The OIE proposals will add safeguards for U.S. consumers of imported food and for disease control by expanding trade partners' animal health and public health infrastructure, Dr. Clifford said. And the USDA-APHIS is working to improve domestic infrastructure through the updated NVAP and the Veterinary Services 2015 initiative, through which the agency is adapting its mission, role, and programs.
"In a global marketplace, the infrastructure of our trading partners is important, and we want those infrastructures as well as the U.S. infrastructure to be able to address new threats, opportunities, and societal expectations," Dr. Clifford said.
The Veterinary Services 2015 initiative includes a strategic plan that emphasizes preventing and responding to diseases, expanding the veterinary health mission to include public health concerns, and expanding certifications of animals and animal products to meet trading partners' concerns. The agency plans to reevaluate rules and regulations to make sure they scientifically address state and industry needs.
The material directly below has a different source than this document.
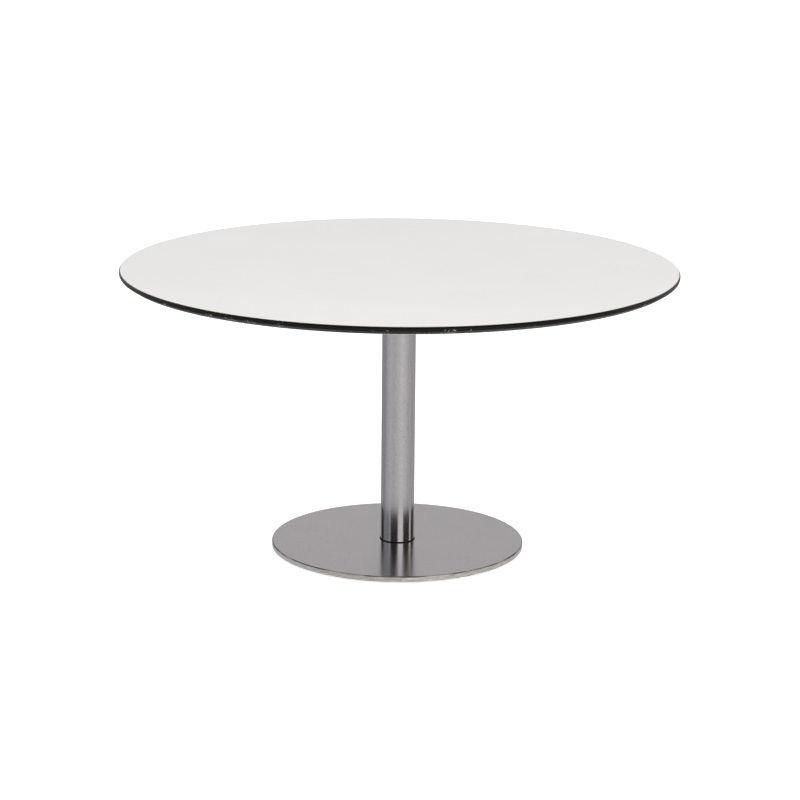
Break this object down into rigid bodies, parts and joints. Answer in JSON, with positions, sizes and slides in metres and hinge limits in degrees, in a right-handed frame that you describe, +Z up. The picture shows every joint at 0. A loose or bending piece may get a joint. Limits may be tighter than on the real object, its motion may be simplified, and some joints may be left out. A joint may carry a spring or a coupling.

Recommendations regarding regional integration of veterinary services and regional licensure would have indirect implications for the U.S. through the potential impact on trading partners' infrastructure, Dr. Clifford said.
The OIE proposals include language about developed nations helping developing ones improve their veterinary services, and Dr. Clifford said APHIS plans to continue providing such aid. He noted that the agency, AAVMC, AVMA, and Iowa State University collaborated to provide an online Initial Accreditation Training program for U.S. veterinarians that, once translated, will be distributed to veterinary colleges in Spanish-speaking countries.
Starting July 1, 2011, veterinarians applying for USDA accreditation will need to have completed the initial training, which is being incorporated into regulatory and foreign animal disease curricula at some U.S. veterinary colleges.
Dr. Pappaioanou said some countries developing their poultry and livestock industries would benefit from international standards that would build their capability to improve the health of animals for domestic use and export. She said a trend toward consolidation and intensification of farming worldwide is another reason to consider global standards.
Dr. DeHaven said the OIE efforts could help some countries develop self-sustaining infrastructure that would be conducive to trade in agricultural products. Such efforts would be more effective than direct aid, he said, comparing the situation to giving a man a fish or teaching him to fish.